The Great Firewall of China
China is still behind the infamous Great Firewall, the system that filters and censors websites with politically sensitive content. As such, popular social networks such as Facebook and Twitter are still blocked in the country.
Just like Facebook treading carefully in regard to its China entry, even reportedly considering blocking off some content specifically in China, it is possible that Chinese social networks are also considering a similar strategy to tap into English speaking users.
There are laws and constitutions governing other countries that protect Internet freedom, which require sites to be completely open — something Chinese Internet companies might not be able to adhere to.
Baidu and China were recently sued for blocking off search results in the US. Although more likely than not, nothing is going to happen or change with Baidu, it can still be a huge headache for the Chinese to have to deal with these kinds of issues once they actively promote to the non-Chinese.
English… or Non-Chinese Users.
As I previously mentioned, localization of Chinese social networking sites go far beyond translation. It actually focuses on local trends and policies that really matter to the Chinese. The reason a lot of Western Internet companies fail in China is because they weren’t local enough.
I’m merely highlighting the fact that users of Chinese social networking sites CAN use English, which makes me believe that the issue is not so much about them being in English but them being used by non-Chinese users. So maybe, beyond the established Great Firewall, the Chinese have developed a sense of discipline when using Chinese social networks. Over the years, the Chinese have instituted a formidable culture of self-censorship mainly because in one way or another, they believe in its value and are still able to enjoy the Internet peacefully despite the restrictions.
While it’s true that a lot of Chinese netizens are openly against the Internet censorship, based on results, and the numbers don’t lie, it is still being accepted and used by majority of the Chinese. 140 million users for Sina Weibo and 31 million for RenRen — that’s pretty remarkable considering these sites are only limited to people who speak Chinese.
The Western Social Networks
Facebook and Twitter have been dominating the world one country at a time and it would be a pretty daunting yardstick for Chinese social networks to reach that level of worldwide superiority.
Take for example Hong Kong or Taiwan, countries that are populated with Chinese, where Sina Weibo and Twitter, Facebook are available. It is evident in those countries that despite the availability of the “localized” Chinese social networking sites, the western counterparts still dominate — and chances are, this will be the same for the rest of the world.
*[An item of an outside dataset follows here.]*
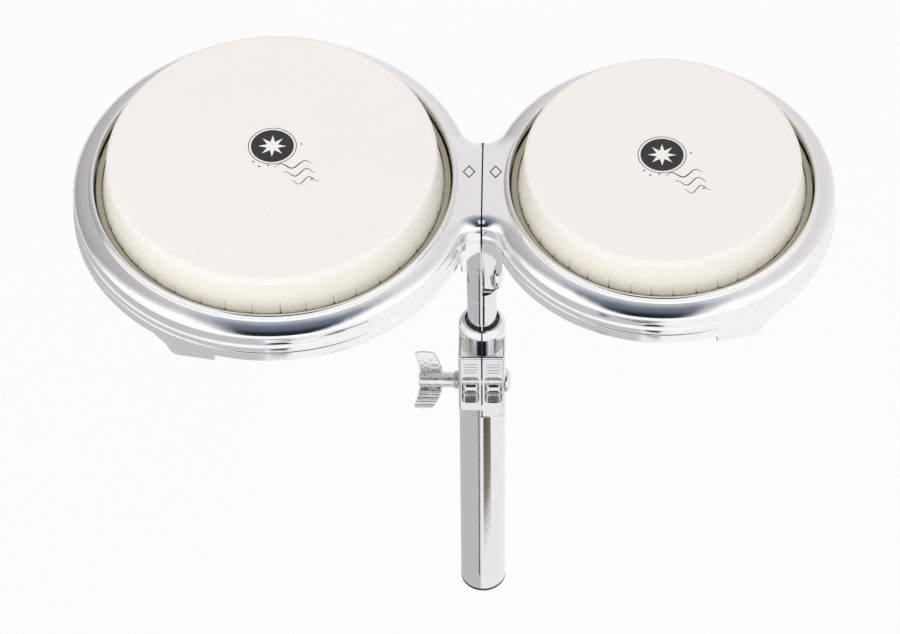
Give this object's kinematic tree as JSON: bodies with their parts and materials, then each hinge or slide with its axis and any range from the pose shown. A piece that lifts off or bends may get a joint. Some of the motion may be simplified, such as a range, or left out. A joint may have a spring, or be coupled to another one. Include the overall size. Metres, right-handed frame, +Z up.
{
  "type": "compact bongo drums",
  "caption": "Joined shallow hand drums in a bright cast frame, on a tilting telescopic post held by a wing-bolt clamp on a stand tube.",
  "frame": {"origin": "centre of the stand tube's lower end", "axes": "+Z up along the stand tube and post, +X from the seam towards the small drum, -Y towards the player"},
  "size_m": [0.5071, 0.2676, 0.426],
  "materials": {
    "cast_alloy": "polished",
    "head_film": "textured",
    "shell_plastic": "satin",
    "steel": "satin",
    "chrome": "polished",
    "nylon": "matte",
    "rubber": "matte"
  },
  "bodies": {
    "stand": {"stand_tube": "chrome", "tube_plug": "nylon", "clamp_body": "chrome", "clamp_hinge_pin": "steel"},
    "bushing": {"post_bushing": "nylon"},
    "post": {"post_tube": "chrome", "post_end_cap": "nylon", "tilter_lower": "chrome", "tilter_bolt": "steel"},
    "drums": {"large_frame": "cast_alloy", "large_head": "head_film", "large_shell": "shell_plastic", "large_rest_pad_1": "rubber", "large_rest_pad_2": "rubber", "small_frame": "cast_alloy", "small_head": "head_film", "small_shell": "shell_plastic", "small_rest_pad_1": "rubber", "small_rest_pad_2": "rubber", "bridge_bolt_1": "steel", "bridge_nut_1": "steel", "bridge_bolt_2": "steel", "bridge_nut_2": "steel", "mount_bracket": "cast_alloy", "bracket_screw_1": "steel", "bracket_screw_2": "steel", "bracket_screw_3": "steel", "bracket_screw_4": "steel", "tilter_upper": "chrome"},
    "tilter_knob": {"tilter_knob": "chrome"},
    "jaw": {"clamp_jaw": "chrome", "clamp_nut": "chrome"},
    "wing_bolt": {"wing_bolt": "chrome", "wing_washer": "steel"},
    "large_tuning_ring": {"large_tuning_ring": "steel", "large_flesh_hoop": "steel"},
    "small_tuning_ring": {"small_tuning_ring": "steel", "small_flesh_hoop": "steel"},
    "large_tuning_screw_1": {"large_tuning_screw_1": "steel"},
    "large_tuning_screw_2": {"large_tuning_screw_2": "steel"},
    "large_tuning_screw_3": {"large_tuning_screw_3": "steel"},
    "large_tuning_screw_4": {"large_tuning_screw_4": "steel"},
    "large_tuning_screw_5": {"large_tuning_screw_5": "steel"},
    "large_tuning_screw_6": {"large_tuning_screw_6": "steel"},
    "small_tuning_screw_1": {"small_tuning_screw_1": "steel"},
    "small_tuning_screw_2": {"small_tuning_screw_2": "steel"},
    "small_tuning_screw_3": {"small_tuning_screw_3": "steel"},
    "small_tuning_screw_4": {"small_tuning_screw_4": "steel"}
  },
  "joints": [
    {"name": "post_swivel", "type": "hinge", "parent": "stand", "child": "bushing", "pos_m": [0, 0, 0.25], "axis": [0, 0, 1], "continuous": true},
    {"name": "post_height", "type": "slide", "parent": "bushing", "child": "post", "axis": [0, 0, 1], "range_m": [-0.026, 0.06]},
    {"name": "tilt", "type": "hinge", "parent": "post", "child": "drums", "pos_m": [0, 0, 0.335], "axis": [1, 0, 0], "range_deg": [-45, 75]},
    {"name": "tilter_knob_turn", "type": "hinge", "parent": "post", "child": "tilter_knob", "pos_m": [0.0115, 0, 0.335], "axis": [1, 0, 0], "range_deg": [0, 540]},
    {"name": "wing_bolt_turn", "type": "hinge", "parent": "stand", "child": "wing_bolt", "pos_m": [-0.02, -0.017, 0.2434], "axis": [-1, 0, 0], "range_deg": [0, 430]},
    {"name": "jaw_open", "type": "hinge", "parent": "stand", "child": "jaw", "pos_m": [0, 0.0178, 0.25], "axis": [0, 0, 1], "range_deg": [0, 2.6]},
    {"name": "large_tuning", "type": "slide", "parent": "drums", "child": "large_tuning_ring", "axis": [0, 0, -1], "range_m": [-0.0012, 0.0012]},
    {"name": "large_tuning_screw_1_turn", "type": "hinge", "parent": "drums", "child": "large_tuning_screw_1", "pos_m": [-0.03371, 0.0845, 0.38], "axis": [0, 0, 1], "range_deg": [-410, 410]},
    {"name": "large_tuning_screw_2_turn", "type": "hinge", "parent": "drums", "child": "large_tuning_screw_2", "pos_m": [-0.1385, 0.145, 0.38], "axis": [0, 0, 1], "range_deg": [-410, 410]},
    {"name": "large_tuning_screw_3_turn", "type": "hinge", "parent": "drums", "child": "large_tuning_screw_3", "pos_m": [-0.24329, 0.0845, 0.38], "axis": [0, 0, 1], "range_deg": [-410, 410]},
    {"name": "large_tuning_screw_4_turn", "type": "hinge", "parent": "drums", "child": "large_tuning_screw_4", "pos_m": [-0.24329, -0.0365, 0.38], "axis": [0, 0, 1], "range_deg": [-410, 410]},
    {"name": "large_tuning_screw_5_turn", "type": "hinge", "parent": "drums", "child": "large_tuning_screw_5", "pos_m": [-0.1385, -0.097, 0.38], "axis": [0, 0, 1], "range_deg": [-410, 410]},
    {"name": "large_tuning_screw_6_turn", "type": "hinge", "parent": "drums", "child": "large_tuning_screw_6", "pos_m": [-0.03371, -0.0365, 0.38], "axis": [0, 0, 1], "range_deg": [-410, 410]},
    {"name": "small_tuning", "type": "slide", "parent": "drums", "child": "small_tuning_ring", "axis": [0, 0, -1], "range_m": [-0.0012, 0.0012]},
    {"name": "small_tuning_screw_1_turn", "type": "hinge", "parent": "drums", "child": "small_tuning_screw_1", "pos_m": [0.04618, 0.09683, 0.38], "axis": [0, 0, 1], "range_deg": [-410, 410]},
    {"name": "small_tuning_screw_2_turn", "type": "hinge", "parent": "drums", "child": "small_tuning_screw_2", "pos_m": [0.19184, 0.09683, 0.38], "axis": [0, 0, 1], "range_deg": [-410, 410]},
    {"name": "small_tuning_screw_3_turn", "type": "hinge", "parent": "drums", "child": "small_tuning_screw_3", "pos_m": [0.19184, -0.04883, 0.38], "axis": [0, 0, 1], "range_deg": [-410, 410]},
    {"name": "small_tuning_screw_4_turn", "type": "hinge", "parent": "drums", "child": "small_tuning_screw_4", "pos_m": [0.04618, -0.04883, 0.38], "axis": [0, 0, 1], "range_deg": [-410, 410]}
  ],
  "couplings": [
    {"joint": "jaw_open", "follows": "wing_bolt_turn", "ratio": 0.005814},
    {"joint": "large_tuning_screw_1_turn", "follows": "large_tuning", "rad_per_m": 5938.7},
    {"joint": "large_tuning_screw_2_turn", "follows": "large_tuning", "rad_per_m": 5938.7},
    {"joint": "large_tuning_screw_3_turn", "follows": "large_tuning", "rad_per_m": 5938.7},
    {"joint": "large_tuning_screw_4_turn", "follows": "large_tuning", "rad_per_m": 5938.7},
    {"joint": "large_tuning_screw_5_turn", "follows": "large_tuning", "rad_per_m": 5938.7},
    {"joint": "large_tuning_screw_6_turn", "follows": "large_tuning", "rad_per_m": 5938.7},
    {"joint": "small_tuning_screw_1_turn", "follows": "small_tuning", "rad_per_m": 5938.7},
    {"joint": "small_tuning_screw_2_turn", "follows": "small_tuning", "rad_per_m": 5938.7},
    {"joint": "small_tuning_screw_3_turn", "follows": "small_tuning", "rad_per_m": 5938.7},
    {"joint": "small_tuning_screw_4_turn", "follows": "small_tuning", "rad_per_m": 5938.7}
  ]
}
The very essence of a social network not only lies within the number of active users but the social graphs it can get hold of. It would be a shame for the dominating Chinese social networking sites to have the same fate as Friendster or MySpace in countries outside of China. While the guaranteed couple of million users from the curious non-Chinese might look good in terms of the total number of registered users, the level of engagement of the active users might end up being insignificant and in some cases, potentially embarrassing.
This is of course not to say that Chinese social networks have no spice — in fact, we’ve reported before that Sina Weibo is outshining Twitter by innovating more and rolling out unique features, but of course given the already-established network of these Western social networking sites, it would be a real challenge for the Chinese counterparts to penetrate.
With several Chinese social networking sites filing for IPO, it wouldn’t be surprising if one day one or two do become available to the rest of the world but now, or even soon, is highly unlikely.
I believe in the ingeniousness of the Chinese. “Copy first, innovate later” is something that works for them and when it comes to the time when the best Chinese social networks become ready to face the popular English social networks, it will definitely pose a real threat. My money is on Sina Weibo.